Para o Brasil, a disposição iraniana de liberalizar suas normas relacionadas a costumes no âmbito do BRICS podem ser bem-vindas. Uma postura mais progressista por parte do Irã "pode facilitar o diálogo com o Brasil, que hoje é governado por um partido de centro-esquerda que valoriza esse tipo de discussão".
© AP Photo / Gabinete do Líder Supremo do IrãAli Khamenei fala a professores na mesquita Imam Khomeini Hussainiyah, em Teerã. Irã, 1º de maio de 2024
Ali Khamenei fala a professores na mesquita Imam Khomeini Hussainiyah, em Teerã.
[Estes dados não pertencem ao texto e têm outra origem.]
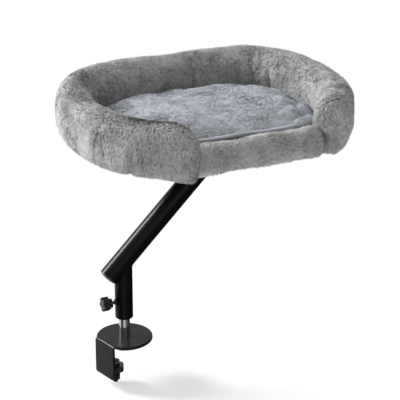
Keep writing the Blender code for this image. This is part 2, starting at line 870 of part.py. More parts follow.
def build_lock():
    """The lock screw lies on -X; its pieces are turned about Z and laid along the lock's axis."""
    stud_radius = LOCK_STUD_DIAMETER / 2
    tip_start = POST_DIAMETER / 2 + GAP
    tip_end = tip_start + LOCK_TIP_LENGTH
    outer = SLEEVE_DIAMETER / 2 + GAP
    insert = turned(
        "lock_insert",
        (
            (stud_radius + GAP, outer + LOCK_INSERT_RIM),
            (LOCK_INSERT_FLANGE / 2, outer + LOCK_INSERT_RIM),
            (LOCK_INSERT_FLANGE / 2, outer),
            (LOCK_INSERT_DIAMETER / 2, outer),
            (LOCK_INSERT_DIAMETER / 2, LOCK_INSERT_REACH),
            (stud_radius + GAP, LOCK_INSERT_REACH),
        ),
        SMALL_STEPS,
        ring=True,
    )
    knob_end = LOCK_KNOB_START + LOCK_KNOB_LENGTH
    bore_depth = LOCK_KNOB_HUB_LENGTH + LOCK_KNOB_LENGTH - KNOB_BORE_MARGIN
    stud_end = knob_end - KNOB_BORE_MARGIN - GAP
    stud = rod("lock_stud", stud_radius, tip_end + GAP, stud_end, SMALL_STEPS)
    tip_radius = LOCK_TIP_DIAMETER / 2
    tip = rod("lock_tip", tip_radius, tip_start, tip_end, SMALL_STEPS)
    knob = lobed_knob(
        "lock_knob", LOCK_KNOB_DIAMETER / 2, LOCK_KNOB_VALLEY, LOCK_KNOB_LOBES, LOCK_KNOB_LENGTH,
        LOCK_KNOB_HUB_DIAMETER / 2, LOCK_KNOB_HUB_LENGTH, stud_radius + GAP, bore_depth,
    )
    pieces = {
        "lock_insert": (insert, BLACK_OXIDE),
        "lock_stud": (stud, BLACK_OXIDE),
        "lock_tip": (tip, NYLON),
        "lock_knob": (knob, BLACK_PLASTIC),
    }
    for name, (item, finish_material) in pieces.items():
        item.rotation_euler = (0, -RIGHT_ANGLE, 0)
        finish(item, name, finish_material, lock_axis)
    knob.rotation_euler = (0, RIGHT_ANGLE, 0)
    knob.location = (-knob_end, 0, 0)


def build_arm():
    reach = HEAD_PLATE_BOTTOM / math.sin(ARM_RISE)
    arm = tube("arm_tube", ARM_DIAMETER / 2, ARM_WALL, -ARM_TAIL, reach)
    arm.location = (0, 0, ARM_CROSSING)
    arm.rotation_euler = (0, RIGHT_ANGLE - ARM_RISE, 0)
    above = box(
        "above_arm",
        (-reach, -ARM_DIAMETER, HEAD_PLATE_BOTTOM - GAP),
        (2 * reach, ARM_DIAMETER, HEAD_PLATE_BOTTOM + reach),
    )
    cut(arm, as_cutter(above, swivel_axis))
    finish(arm, "arm_tube", BLACK_TUBE, swivel_axis)
    top = -ARM_TAIL - GAP
    radius = ARM_DIAMETER / 2
    cap = turned(
        "arm_end_cap",
        (
            (0, top + ARM_CAP_STEM),
            (ARM_INNER - GAP, top + ARM_CAP_STEM),
            (ARM_INNER - GAP, top),
            (radius, top),
            (radius, top - ARM_CAP_FLANGE + ARM_CAP_ROUND),
            (radius - ARM_CAP_ROUND, top - ARM_CAP_FLANGE),
            (0, top - ARM_CAP_FLANGE),
        ),
    )
    cap.location = (0, 0, ARM_CROSSING)
    cap.rotation_euler = (0, RIGHT_ANGLE - ARM_RISE, 0)
    finish(cap, "arm_end_cap", BLACK_PLASTIC, swivel_axis)


def screw_holes(radius):
    return [circle(radius, SMALL_STEPS, place[:2]) for place in HEAD_SCREW_PLACES]


def build_head_plate():
    outline = rounded_rectangle(
        HEAD_PLATE_LENGTH, HEAD_PLATE_WIDTH, HEAD_PLATE_CORNER, (HEAD_PLATE_OFFSET, 0)
    )
    holes = screw_holes(HEAD_SCREW_DIAMETER / 2 + GAP)
    plate = outline_plate("head_plate", [outline, *holes], HEAD_PLATE_BOTTOM, HEAD_PLATE_TOP)
    return finish(plate, "head_plate", BLACK_STEEL, swivel_axis)


def build_head_screws():
    shank = HEAD_SCREW_DIAMETER / 2
    head = HEAD_SCREW_HEAD_DIAMETER / 2
    head_top = HEAD_PLATE_BOTTOM - GAP
    head_bottom = head_top - HEAD_SCREW_HEAD_HEIGHT
    top = BOARD_TOP - TEE_NUT_FLANGE_THICKNESS
    screw = turned(
        "head_screw",
        (
            (0, top),
            (shank, top),
            (shank, head_top),
            (head, head_top),
            (head, head_bottom + HEAD_SCREW_HEAD_HEIGHT / 2),
            (head * HEAD_SCREW_CROWN_SHARE, head_bottom),
            (0, head_bottom),
        ),
        SMALL_STEPS,
    )
    drive = outline_plate(
        "head_screw_drive",
        [hexagon(HEAD_SCREW_DRIVE)],
        head_bottom - OVERRUN,
        head_bottom + HEAD_SCREW_DRIVE_DEPTH,
    )
    cut(screw, as_cutter(drive))
    placed_copies("head_screw", screw, HEAD_SCREW_PLACES, ZINC, swivel_axis)
    bore = shank + GAP
    flange = TEE_NUT_FLANGE / 2
    barrel = TEE_NUT_BARREL / 2
    nut = turned(
        "tee_nut",
        (
            (bore, BOARD_TOP),
            (flange, BOARD_TOP),
            (flange, BOARD_TOP - TEE_NUT_FLANGE_THICKNESS),
            (barrel, BOARD_TOP - TEE_NUT_FLANGE_THICKNESS),
            (barrel, BOARD_TOP - TEE_NUT_LENGTH),
            (bore, BOARD_TOP - TEE_NUT_LENGTH),
        ),
        SMALL_STEPS,
        ring=True,
    )
    placed_copies("tee_nut", nut, HEAD_SCREW_PLACES, ZINC, swivel_axis)


def build_base():
    inset = COVER_THICKNESS + GAP
    board = outline_plate(
        "base_board", [base_outline(inset), *screw_holes(TEE_NUT_BARREL / 2 + GAP)], BOARD_BOTTOM, BOARD_TOP
    )
    seat = rod(
        "tee_nut_seat", TEE_NUT_FLANGE / 2 + GAP, BOARD_TOP - TEE_NUT_FLANGE_THICKNESS - GAP,
        BOARD_TOP + OVERRUN, SMALL_STEPS,
    )
    seats = as_cutter(grouped("tee_nut_seats", seat, HEAD_SCREW_PLACES), swivel_axis)
    cut(board, seats)
    finish(board, "base_board", PLYWOOD, swivel_axis)
    cover = outline_plate(
        "base_cover", [base_outline(0), *screw_holes(HEAD_SCREW_DIAMETER / 2 + GAP)],
        BED_BOTTOM, BOARD_TOP,
    )
    well = outline_plate(
        "board_well", [base_outline(inset - GAP)], BOARD_BOTTOM - GAP, BOARD_TOP + OVERRUN
    )
    cut(cover, as_cutter(well, swivel_axis))
    finish(cover, "base_cover", LINING, swivel_axis)


def outline_angle(x):
    """The low side's own angle at which the wall's middle line reaches x, between 0 and half a turn."""
    share = (x - BED_OFFSET) / (BED_LENGTH / 2 - WALL_THICKNESS / 2)
    return math.acos(math.copysign(abs(share) ** (FRONT_POWER / 2), share))


def section(thickness, height, power, count):
    """A padded section round its own middle: (outwards, upwards) points."""
    return superellipse(thickness / 2, height / 2, power, count)


def wall_rings():
    half_x = BED_LENGTH / 2 - WALL_THICKNESS / 2
    half_y = BED_WIDTH / 2 - WALL_THICKNESS / 2
    start = -outline_angle(WALL_RIGHT_START)
    stop = FULL_TURN - outline_angle(WALL_LEFT_START)
    fine_steps = 400
    fine = [
        bed_point(half_x, half_y, start + (stop - start) * step / fine_steps)
        for step in range(fine_steps + 1)
    ]
    line = evenly_spaced(fine, WALL_STATIONS, False)
    shape = section(WALL_THICKNESS, WALL_HEIGHT, WALL_SECTION_POWER, WALL_SECTION_POINTS)
    stations = []
    for place, (x, y) in enumerate(line):
        before = line[max(place - 1, 0)]
        after = line[min(place + 1, len(line) - 1)]
        along = Vector((after[0] - before[0], after[1] - before[1], 0)).normalized()
        stations.append((Vector((x + BED_OFFSET, y, 0)), along, 1.0, 1.0))
    first, last = stations[0], stations[-1]
    head = [
        (first[0] - first[1] * WALL_RIGHT_LENGTH * out, first[1], wide, tall)
        for out, wide, tall in reversed(WALL_RIGHT_SHARES)
    ]
    tail = [
        (last[0] + last[1] * WALL_LEFT_LENGTH * out, last[1], wide, tall)
        for out, wide, tall in WALL_LEFT_SHARES
    ]
    rings = []
    for middle, along, wide, tall in head + stations + tail:
        outwards = Vector((along.y, -along.x, 0))
        rings.append(
            [
                (
                    *(middle + outwards * across * wide).xy,
                    BED_BOTTOM + (up + WALL_HEIGHT / 2) * tall,
                )
                for across, up in shape
            ]
        )
    return rings


def lip_bar(name, grown, shares):
    """The lip's padded bar, tucked into the wall ends, or the space that it needs."""
    shape = section(
        LIP_THICKNESS + 2 * grown, LIP_HEIGHT + 2 * grown, LIP_SECTION_POWER, LIP_SECTION_POINTS
    )
    middle = LIP_THICKNESS / 2 - LIP_FRONT
    low = BED_BOTTOM - grown
    half = LIP_HEIGHT / 2 + grown
    rings = []
    for along, tall in shares:
        x = LIP_LEFT - grown + (LIP_RIGHT - LIP_LEFT + 2 * grown) * along
        rings.append([(x, middle + across, low + (half + up) * tall) for across, up in shape])
    return swept(name, rings)


def build_bolster_and_lip():
    base_space = outline_plate(
        "base_space", [base_outline(-GAP)], BED_BOTTOM - WALL_HEIGHT, BOARD_TOP + GAP
    )
    as_cutter(base_space, swivel_axis)
    lip_space = as_cutter(lip_bar("lip_space", GAP, ((0, 1.0), (1.0, 1.0))), swivel_axis)
    bolster = soften(swept("bolster", wall_rings()))
    cut(bolster, base_space)
    cut(bolster, lip_space)
    finish(bolster, "bolster", PLUSH, swivel_axis)
    lip = soften(lip_bar("front_lip", 0, LIP_SAG_SHARES))
    cut(lip, base_space)
    finish(lip, "front_lip", PLUSH, swivel_axis)


def build_cushion():
    """Rings from the flat underside over the drawn-in sides to the crown."""
    half_x = BED_LENGTH / 2 - WALL_THICKNESS + CUSHION_CAGE_GROWTH
    half_y = BED_WIDTH / 2 - WALL_THICKNESS + CUSHION_CAGE_GROWTH
    front = LIP_FRONT - LIP_THICKNESS - CUSHION_FRONT_GAP
    bottom = BOARD_TOP + GAP
    unit = bed_outline(1.0, 1.0, CUSHION_POINTS)
    rings = []

    def ring(size_share, height, drawn):
        points = []
        for x, y in unit:
            angle = math.atan2(y, x)
            pull = 1 - drawn * CUSHION_DRAW_SHARE * (1 + math.cos(4 * angle)) / 2
            reach = y * half_y * size_share * pull
            reach = squared_front(reach, front * size_share)
            points.append((BED_OFFSET + x * half_x * size_share * pull, reach, bottom + height))
        return points

    for size_share, height_share in CUSHION_RING_SHARES:
        rings.append(ring(size_share, CUSHION_EDGE_HEIGHT * height_share, 1.0))
    for size_share in CUSHION_TOP_SHARES:
        rise = CUSHION_CROWN * (1 - size_share**2)
        rings.append(ring(size_share, CUSHION_EDGE_HEIGHT + rise, size_share))
    cushion = soften(swept("cushion", rings))
    below = box(
        "below_cushion",
        (BED_OFFSET - BED_LENGTH, -BED_WIDTH, bottom - CUSHION_EDGE_HEIGHT),
        (BED_OFFSET + BED_LENGTH, BED_WIDTH, bottom),
    )
    cut(cushion, as_cutter(below, swivel_axis))
    return finish(cushion, "cushion", CUSHION_PLUSH, swivel_axis)


build_clamp_bracket()
build_disc_pad()
build_edge_pad()
build_jaw_arm()
build_jaw_nut()
build_clamp_screw_group()
build_post()
build_sleeve()
build_lock()
build_arm()
build_head_plate()
build_head_screws()
build_base()
build_bolster_and_lip()
build_cushion()
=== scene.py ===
"""Cat desk bed: a grey plush bed on a black tube arm, held to a desk by a steel clamp."""

import json
import math

import bpy
import numpy as np
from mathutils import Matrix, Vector, kdtree, noise

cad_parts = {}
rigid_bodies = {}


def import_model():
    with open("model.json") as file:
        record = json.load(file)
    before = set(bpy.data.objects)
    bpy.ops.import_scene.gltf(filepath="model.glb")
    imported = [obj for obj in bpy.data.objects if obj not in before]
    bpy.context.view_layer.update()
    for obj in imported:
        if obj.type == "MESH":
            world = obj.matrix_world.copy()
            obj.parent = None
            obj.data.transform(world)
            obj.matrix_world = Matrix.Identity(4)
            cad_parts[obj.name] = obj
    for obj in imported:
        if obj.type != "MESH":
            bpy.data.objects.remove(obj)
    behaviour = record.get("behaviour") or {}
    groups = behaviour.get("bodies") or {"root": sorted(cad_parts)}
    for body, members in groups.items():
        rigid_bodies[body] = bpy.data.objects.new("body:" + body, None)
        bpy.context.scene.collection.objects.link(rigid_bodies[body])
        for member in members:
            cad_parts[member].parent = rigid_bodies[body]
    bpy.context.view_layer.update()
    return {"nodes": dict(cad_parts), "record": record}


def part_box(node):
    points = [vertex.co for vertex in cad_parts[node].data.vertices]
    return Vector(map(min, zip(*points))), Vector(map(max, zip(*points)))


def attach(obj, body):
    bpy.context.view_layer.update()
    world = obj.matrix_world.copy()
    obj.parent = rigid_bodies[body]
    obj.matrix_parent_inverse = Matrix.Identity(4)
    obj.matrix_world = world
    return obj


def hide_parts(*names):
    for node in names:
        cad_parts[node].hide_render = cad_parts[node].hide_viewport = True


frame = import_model()
NODES = frame["nodes"]
for item in bpy.data.objects:
    item.select_set(False)


# ---------------------------------------------------------------- colour and nodes


def linear(hex_colour):
    """An sRGB hex colour as the linear values that Blender's sockets hold."""
    parts = [int(hex_colour[i : i + 2], 16) / 255 for i in (1, 3, 5)]
    return (*[c / 12.92 if c <= 0.04045 else ((c + 0.055) / 1.055) ** 2.4 for c in parts], 1.0)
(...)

Irã, 1º de maio de 2024
© AP Photo / Gabinete do Líder Supremo do Irã
"Qualquer notícia de abertura de um país é uma boa notícia para o Brasil, que não tem a intenção de ficar isolado após a entrada de países mais conservadores no BRICS", considerou Brancoli. "Mas os [países do] BRICS, de modo geral, são muito cuidadosos com as declarações, justamente por acreditarem que cada país é soberano para decidir o seu futuro e suas normas."
As mudanças propostas por Pezeshkian, sejam na agenda de costumes ou na política externa, ainda terão que passar pelo aval do aiatolá Khamenei, que mantém a competência para tratar de assuntos de defesa e política nuclear.
"Devemos lembrar que o regime político iraniano se assemelha a um presidencialismo híbrido, no qual o presidente precisa levar em conta o poder do aiatolá. Portanto essas promessas de campanha terão que ser negociadas e articuladas com o aiatolá, e por isso não há garantia de que serão implementadas", concluiu o especialista.
Neste sábado (6), o Ministério do Interior do Irã divulgou os resultados das eleições presidenciais do país, apontando vitória de Pezeshkian com 53% dos votos, contra 44% de seu opositor conservador Saeed Jalili. As eleições foram realizadas de forma antecipada, em contexto extraordinário, dada a morte inesperada do presidente iraniano Ebrahim Raisi em um acidente aéreo, no mês de maio.